> Given problem
Starting from the line containing "Model this object", write out every remaining line exactly, the last one included.

> Data to use

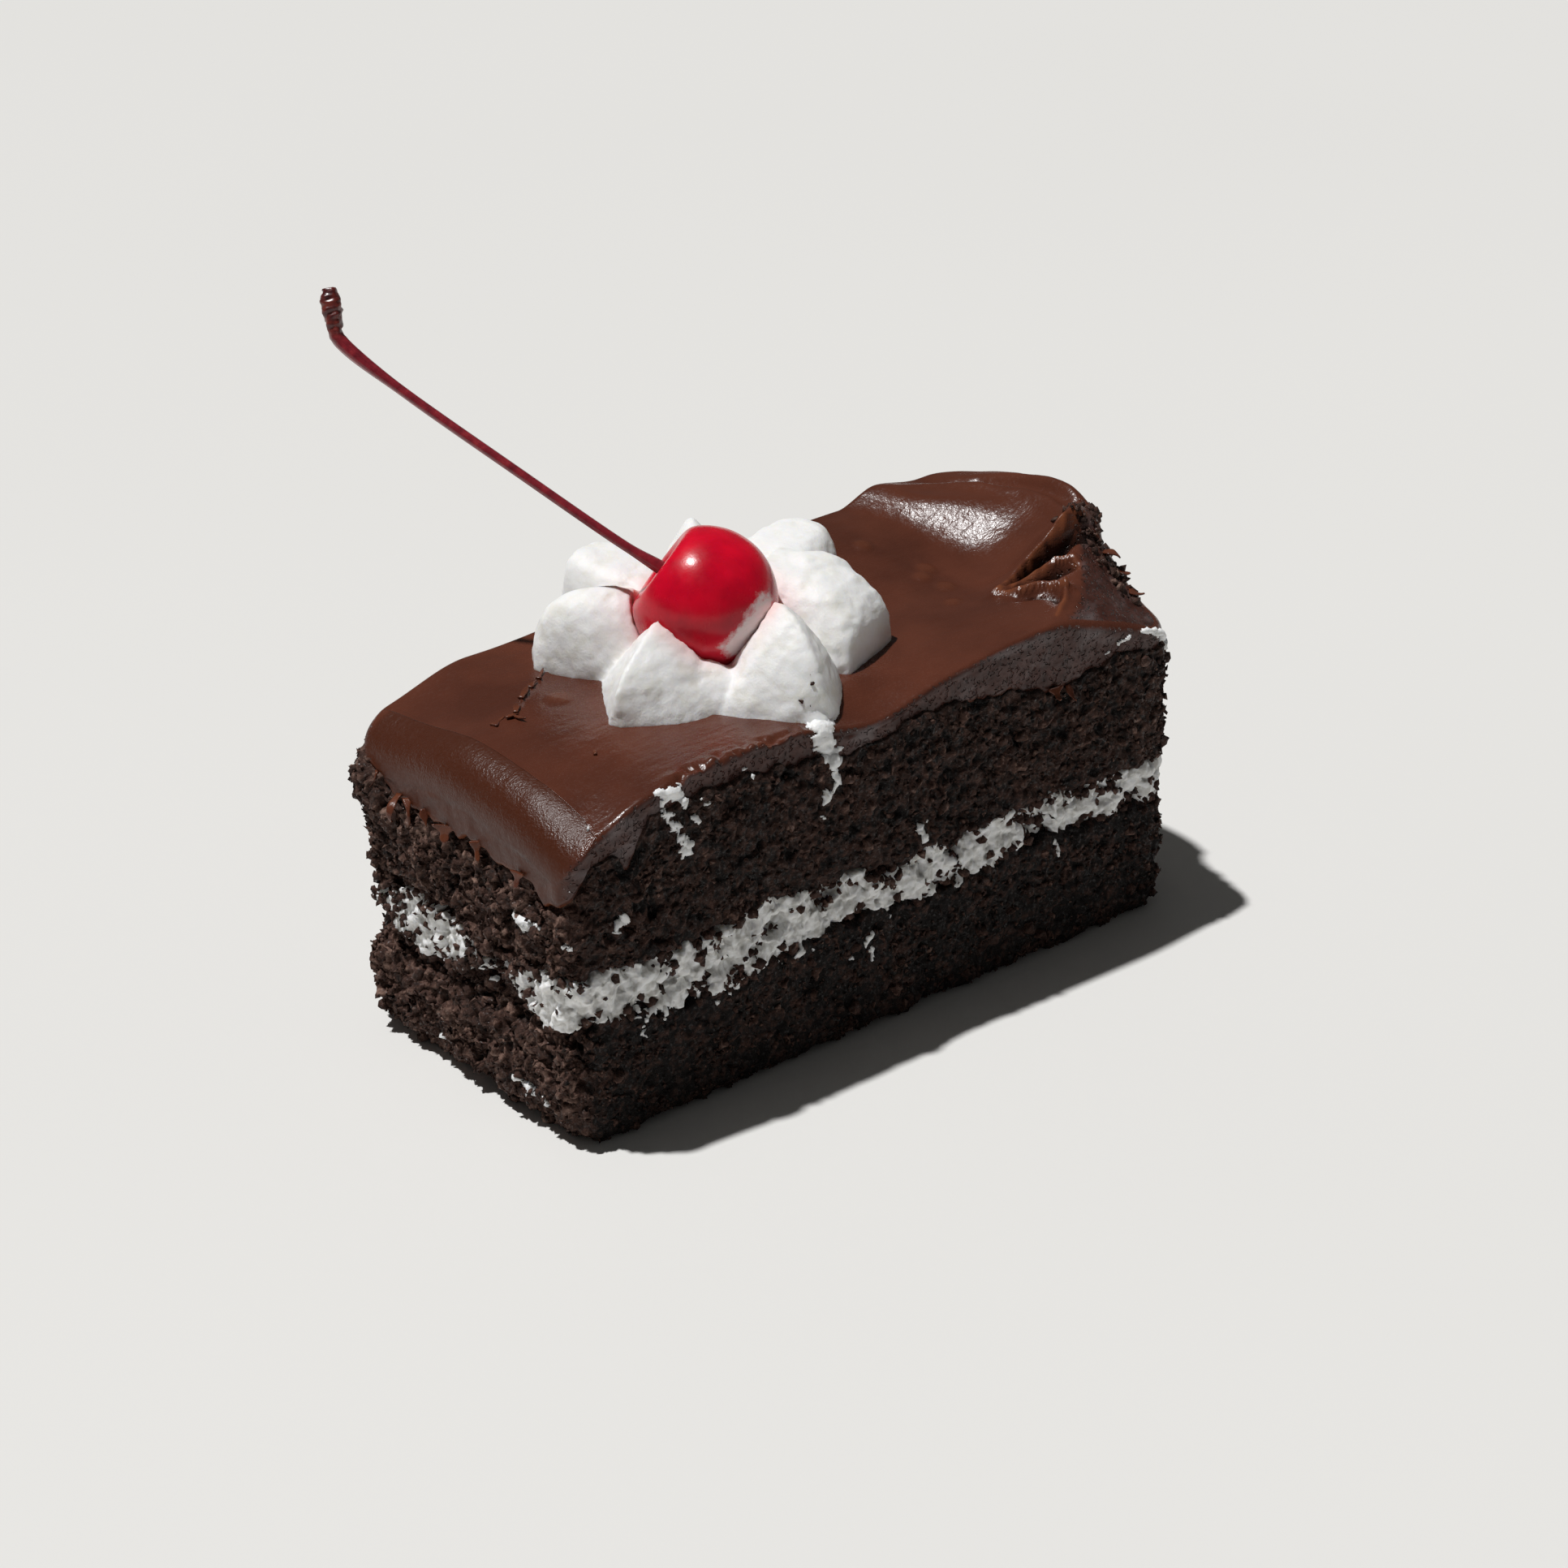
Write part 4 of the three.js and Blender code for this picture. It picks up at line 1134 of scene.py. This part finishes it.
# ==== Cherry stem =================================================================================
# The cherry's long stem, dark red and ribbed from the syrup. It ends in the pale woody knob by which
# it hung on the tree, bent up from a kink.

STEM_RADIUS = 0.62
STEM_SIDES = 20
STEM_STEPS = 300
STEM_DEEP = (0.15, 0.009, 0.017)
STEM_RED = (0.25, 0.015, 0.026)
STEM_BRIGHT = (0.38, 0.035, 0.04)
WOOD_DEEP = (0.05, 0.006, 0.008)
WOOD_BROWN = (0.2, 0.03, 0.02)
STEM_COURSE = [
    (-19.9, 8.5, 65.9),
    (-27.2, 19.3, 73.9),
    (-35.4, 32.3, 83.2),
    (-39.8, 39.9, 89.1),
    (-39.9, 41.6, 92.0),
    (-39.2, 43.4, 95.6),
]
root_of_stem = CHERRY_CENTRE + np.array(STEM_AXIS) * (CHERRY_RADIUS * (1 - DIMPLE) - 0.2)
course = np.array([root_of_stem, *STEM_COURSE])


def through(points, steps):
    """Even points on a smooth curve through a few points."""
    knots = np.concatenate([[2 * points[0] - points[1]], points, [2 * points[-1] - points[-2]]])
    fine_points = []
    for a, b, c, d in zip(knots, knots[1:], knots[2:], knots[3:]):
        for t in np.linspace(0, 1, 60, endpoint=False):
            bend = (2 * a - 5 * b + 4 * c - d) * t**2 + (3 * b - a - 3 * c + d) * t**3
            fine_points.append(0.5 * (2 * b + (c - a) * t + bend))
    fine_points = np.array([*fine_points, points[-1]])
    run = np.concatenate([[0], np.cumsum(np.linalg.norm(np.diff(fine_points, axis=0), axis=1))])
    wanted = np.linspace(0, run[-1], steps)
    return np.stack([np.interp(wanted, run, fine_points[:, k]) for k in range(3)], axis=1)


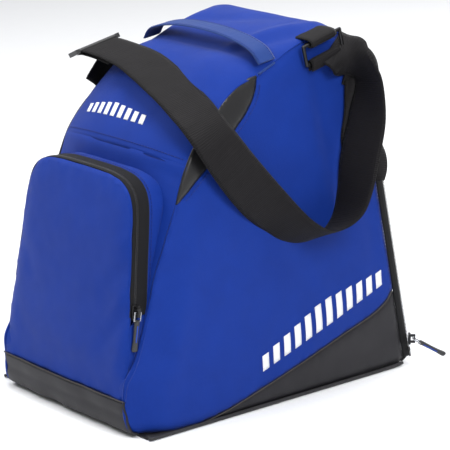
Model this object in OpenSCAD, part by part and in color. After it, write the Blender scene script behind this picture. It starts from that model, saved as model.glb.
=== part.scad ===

> Task response
Model this object in OpenSCAD, part by part and in color. After it, write the Blender scene script behind this picture. It starts from that model, saved as model.glb.
=== part.scad ===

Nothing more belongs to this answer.